4× AIE column parallelism · TILE_N=256 · all 4 K-slots upgraded · ← All changelogs
4-col NPU draws 58.5 W avg (vs 45.8 W Phase 5) — all 4 AIE columns active during prefill. Decode remains CPU-only, so NPU idles at elevated power during generation.
Rebuilt all 4 xclbin slots (K=2048, 4096, 5632, 14336) with n_aie_cols=4, dispatching each matrix tile across 4 AIE columns simultaneously instead of 1. Each column handles a quarter of the output tile in parallel.
The mlir-aie build parameter n_aie_cols=4 changes the generated kernel to use a 4-column AIE array partition. The host-side tile loop is unchanged — the same TILE_M × TILE_K × TILE_N dispatch produces 4× more compute per call.
TILE_N was increased to 256 (from 64) to better utilise the wider 4-column output width. Each dispatch now produces a 2048×TILE_N output slice.
The NPU5 (Strix Halo) has 16 AIE columns and a driver-enforced hwctx_limit=16. Each 4-col xclbin occupies 4 columns, so a maximum of 4 simultaneous hw_contexts can be loaded (4 × 4 = 16 columns).
Attempting to load 8 slots (8 × 4-col = 32 columns) exceeded the physical column count — all NPU dispatches silently fell through to CPU. This set the 4-slot ceiling for all subsequent phases.

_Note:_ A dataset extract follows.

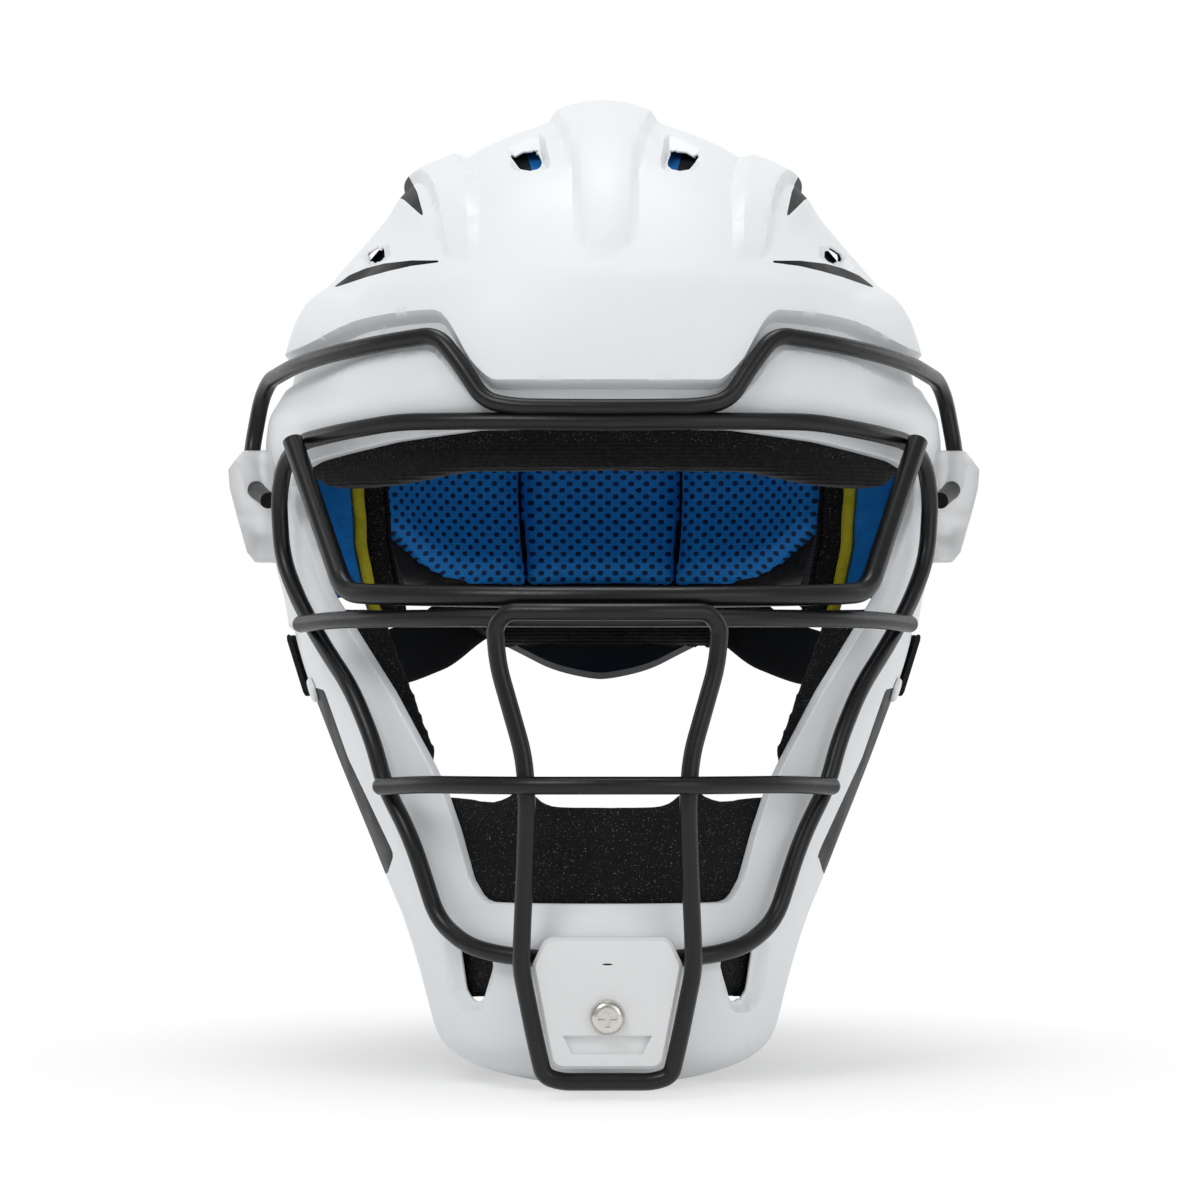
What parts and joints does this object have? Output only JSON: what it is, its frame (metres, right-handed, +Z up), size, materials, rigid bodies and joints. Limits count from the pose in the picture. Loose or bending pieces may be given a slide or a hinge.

| Test | Phase 5 (1-col) | Phase 6 (4-col) | Gain |
|---|---|---|---|
| pp=512 | 10.2 t/s | 13.7 t/s | +34% |
| pp=2048 | 12.9 t/s | 19.5 t/s | +51% |
| pp=4096 | 11.7 t/s | 16.2 t/s | +38% |
| pp=8192 | 8.9 t/s | 10.9 t/s | +22% |
| Decode tg20 | ~4.1 t/s (CPU) | ~3.76 t/s (CPU) | — |
Peak gain at pp=2048 where the wider TILE_N=256 is fully saturated. Longer contexts see smaller gains as CPU attention dominates.
GGML_XDNA_MIN_N=2 — excludes single-token decode (M=1) from NPU to avoid overhead at batch size 1.
GGML_XDNA_TILE_N=256 (slots 1–4) — wider output tile for better 4-col utilisation.
All 4 xclbins point at ~/xclbin-4col/ (TILE_N=256, n_aie_cols=4 builds).